Malvolio is no laughing matter for Toby; he's a hindrance to his desires. Daniel Flint plays the steward as ultraserious, and his meanness toward Toby and Maria comes from his strong sense of duty and godliness. His devotion to Olivia is twofold: It is his place in her household, and he harbors a secret love for her, a crush that he probably would confine to his fantasies if not for discovering the letter stuck in a bottle. Flint, however, gives a shading of psychiatric disturbance in Malvolio's mad scenes. He may not be mad in fact, but though he argues against the accusation that he is mad, he's not so certain of it himself. It makes sense: Malvolio so totally believes that the letter comes from Olivia that he would have no comprehension of how or why he came to be locked away in a dark cell just for carrying out the instructions in that letter. When he comes onstage for the final scene, Flint's Malvolio is a wreck, stammering in speech, bearing an aspect of confusion, humble in posture. It's a gripping performance, concluding with Death as Feste leading him off.

What happens next. Orsino (Ricardo Frederick Evans, whose passions know only extremes) formally proposes to Viola, and suddenly we are back at the catastrophe that opens the production. As the lights go blue, the other actors form a circle around Viola, and she seems caught in an eddy. But she breaks free and grabs ahold of Evans' (Orsino's?) hand on shore as the lights go white again. "What country, friend, is this?" Viola says again.
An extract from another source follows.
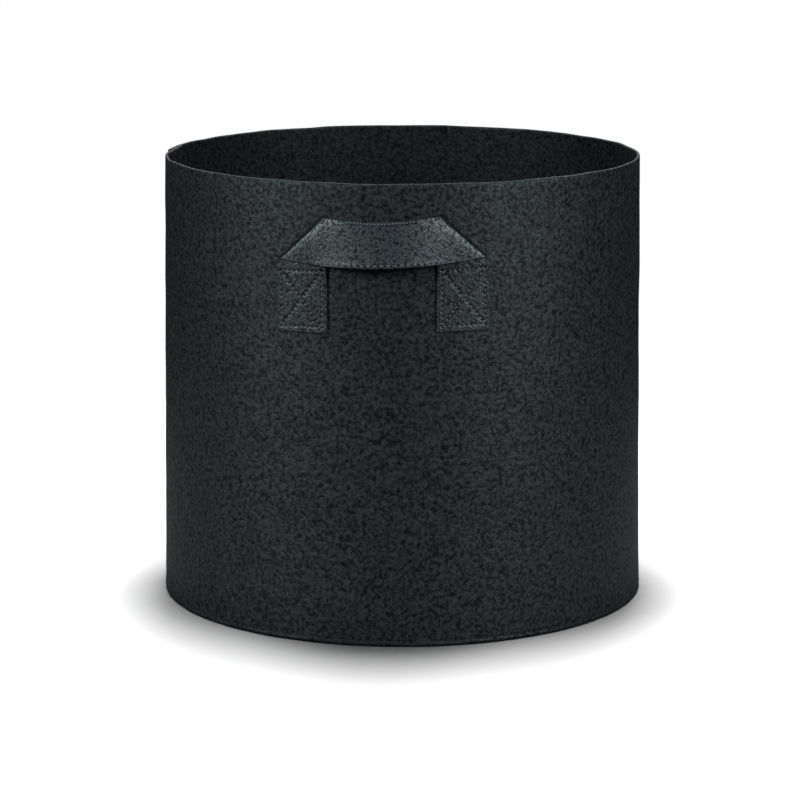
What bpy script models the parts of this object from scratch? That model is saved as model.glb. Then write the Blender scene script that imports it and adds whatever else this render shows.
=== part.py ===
"""Fabric grow bag: a lap-seamed felt wall, a felt base sewn in by its turned-up edge, two webbing handles.

Metres, +Z up. The origin is the middle of the base's underside, and the front handle faces -Y.
Each handle is built once, facing -Y, and the rear one shares its meshes, turned half a circle.
"""

import math

import bmesh
import bpy
from mathutils import Matrix, Vector

# Driving dimensions
DIAMETER = 0.300  # outside of the felt, halfway up
HEIGHT = 0.277
SPREAD = 0.004  # how much larger the radius is at the bottom than at the rim
FELT = 0.002  # thickness
STRAP_WIDTH = 0.0317
STRAP = 0.0017  # thickness of the webbing
THREAD = 0.0007  # diameter
GAP = 0.0003  # left between pieces that touch

# Wall and its lap seam
RADIUS = DIAMETER / 2
SEAM_ANGLE = math.radians(174)  # middle of the lap, anticlockwise from +X
LAP = 0.020
LAP_EASE = 0.025  # length over which each layer steps aside for the other
LAP_SHIFT = (FELT + GAP) / 2
LAP_FACETS = 3
EASE_FACETS = 4
WALL_FACETS = 60  # round the rest of the bag
LAP_ROWS = 0.006  # the two rows of stitches, each side of the lap's middle

# Base and its seam
FLANGE_HEIGHT = 0.010
BEND_OUTSIDE = 0.0025
BEND_INSIDE = 0.0011
BASE_SEAM_Z = 0.0032
GROOVE_DEPTH = 0.0007  # the stitches pull the felt in
GROOVE_HALF_WIDTH = 0.00065

# Handles, in arc lengths from the handle's middle and heights
STRAP_RADIUS = 0.150  # of the arcs that they lie along
LEAN = 0.023  # rise along the arc: a handle is sewn on a little askew
TAB_MIDDLE = 0.0484
TAB_INNER = TAB_MIDDLE - STRAP_WIDTH / 2
TAB_BOTTOM = 0.1895
TAB_TOP = 0.2275
RISER_BOTTOM = 0.2324
FOLD_TIP = Vector((0.0612, 0.2320))  # lower, outer end of each diagonal fold
FOLD_CORNER = Vector((0.0334, 0.2576))  # its upper, inner end
LAYER_GAP = 0.0004  # between the two layers at a fold
GRIP_LOWER_MIDDLE_Z = 0.2312
GRIP_UPPER_MIDDLE_Z = 0.2558
GRIP_LOWER_BOW = 0.0190  # how far the middle of each edge stands out past the folds
GRIP_UPPER_BOW = 0.0055
GRIP_BOW_POWER = 1.5
GRIP_COLUMNS = 24
STRAP_FACETS = 4  # across the strap
FOLD_FACETS = 5  # round each diagonal fold
BOX_WIDTH = 0.026
BOX_BOTTOM = 0.1928
BOX_TOP = 0.2260
EDGE_ROW = 0.045  # the grip's stitches, as a share of its width from each edge
SEWN_SPAN = 0.56  # the sewn share of the grip, each side of its middle
BACKING_INSET = 0.03  # how far the backing stops short of the grip's edges, as a share of its width

# Hinge on which a handle turns away from the wall
HINGE = Vector((0, -0.1443, 0.2298))

INNER_SIDE = GAP  # how far the strap's faces lie out from the felt
OUTER_SIDE = GAP + STRAP
FRONT_LAYER = OUTER_SIDE + LAYER_GAP
FOLD_MIDDLE = OUTER_SIDE + LAYER_GAP / 2

SHARP_ANGLE = math.radians(40)  # edges sharper than this are shaded as edges


def clear_scene():
    for item in list(bpy.data.objects):
        bpy.data.objects.remove(item)


def material(name, colour, roughness):
    made = bpy.data.materials.new(name)
    made.use_nodes = True
    shader = made.node_tree.nodes["Principled BSDF"]
    shader.inputs["Base Color"].default_value = (*colour, 1)
    shader.inputs["Roughness"].default_value = roughness
    shader.inputs["Metallic"].default_value = 0
    made.diffuse_color = (*colour, 1)
    return made


def smoothstep(value):
    value = min(max(value, 0), 1)
    return value * value * (3 - 2 * value)


def shares(count):
    return [k / count for k in range(count + 1)]


def finished_mesh(name, bm):
    """The bmesh as a mesh with its faces pointing out, shaded smooth except at its edges."""
    bmesh.ops.recalc_face_normals(bm, faces=bm.faces)
    if bm.calc_volume(signed=True) < 0:
        bmesh.ops.reverse_faces(bm, faces=bm.faces)
    mesh = bpy.data.meshes.new(name)
    bm.to_mesh(mesh)
    bm.free()
    mesh.shade_smooth()
    mesh.set_sharp_from_angle(angle=SHARP_ANGLE)
    return mesh


def loft(name, sections, closed=False):
    """A solid through loops of equally many points: a ring if closed, otherwise capped at both ends."""
    bm = bmesh.new()
    loops = [[bm.verts.new(point) for point in section] for section in sections]
    pairs = list(zip(loops, loops[1:]))
    if closed:
        pairs.append((loops[-1], loops[0]))
    else:
        bm.faces.new(loops[0])
        bm.faces.new(loops[-1])
    for first, second in pairs:
        for i, vert in enumerate(first):
            bm.faces.new((first[i - 1], vert, second[i], second[i - 1]))
    return finished_mesh(name, bm)


def place(name, mesh, coating, parent=None):
    """A node of the bag, with its mesh in its parent's space."""
    if not mesh.materials:
        mesh.materials.append(coating)
    node = bpy.data.objects.new(name, mesh)
    bpy.context.scene.collection.objects.link(node)
    node.parent = parent


def thread(name, points, outwards, closed=False):
    """A thread along points, square in section, with one flat lying on the face with these normals."""
    sections = []
    for i, (point, out) in enumerate(zip(points, outwards)):
        ahead = points[(i + 1) % len(points)] if closed else points[min(i + 1, len(points) - 1)]
        behind = points[i - 1] if closed else points[max(i - 1, 0)]
        side = (ahead - behind).cross(out).normalized()
        up = side.cross(ahead - behind).normalized()
        corners = ((-1, -1), (1, -1), (1, 1), (-1, 1))
        sections.append([point + (side * x + up * y) * THREAD / 2 for x, y in corners])
    return loft(name, sections, closed)


# Wall, base and their seams


def radius_at(z):
    """Outer radius of the wall at a height."""
    return RADIUS + SPREAD * (0.5 - z / HEIGHT)


def on_circle(angle, radius, z):
    return Vector((radius * math.cos(angle), radius * math.sin(angle), z))


def wall_columns():
    """Angles and outward shifts of the wall's sheet, from its inner end under the lap to its outer end."""
    half = LAP / 2 / RADIUS
    ease = LAP_EASE / RADIUS
    whole = 2 * math.pi
    first = half + ease
    last = whole - first
    steps = [half * (2 * share - 1) for share in shares(LAP_FACETS)]
    steps += [half + ease * share for share in shares(EASE_FACETS)[1:]]
    steps += [first + (last - first) * share for share in shares(WALL_FACETS)[1:]]
    steps += [last + ease * share for share in shares(EASE_FACETS)[1:]]
    steps += [whole + half * (2 * share - 1) for share in shares(LAP_FACETS)[1:]]
    for step in steps:
        inner_end = -LAP_SHIFT * (1 - smoothstep((step - half) / ease))
        outer_end = LAP_SHIFT * smoothstep((step - last) / ease)
        yield SEAM_ANGLE + step, inner_end + outer_end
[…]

She has, indeed, survived drowning, emerging from her near-death hallucination.

Director Shupe has made the play's subtext of mortality its exoskeleton. In doing so, she highlights the courage that forms the foundation of Viola's character. Twelfth Night has many parts, but its driving force is Viola's will to live. She will go to any and all measures—what you will—for the sake of survival, and so, apparently, will her brother. This may be a play with melancholic undertones, but it is foremost a play with optimistic overtones. Shupe and Taffety Punk put us into the state of dying in order to reveal this treasure of living.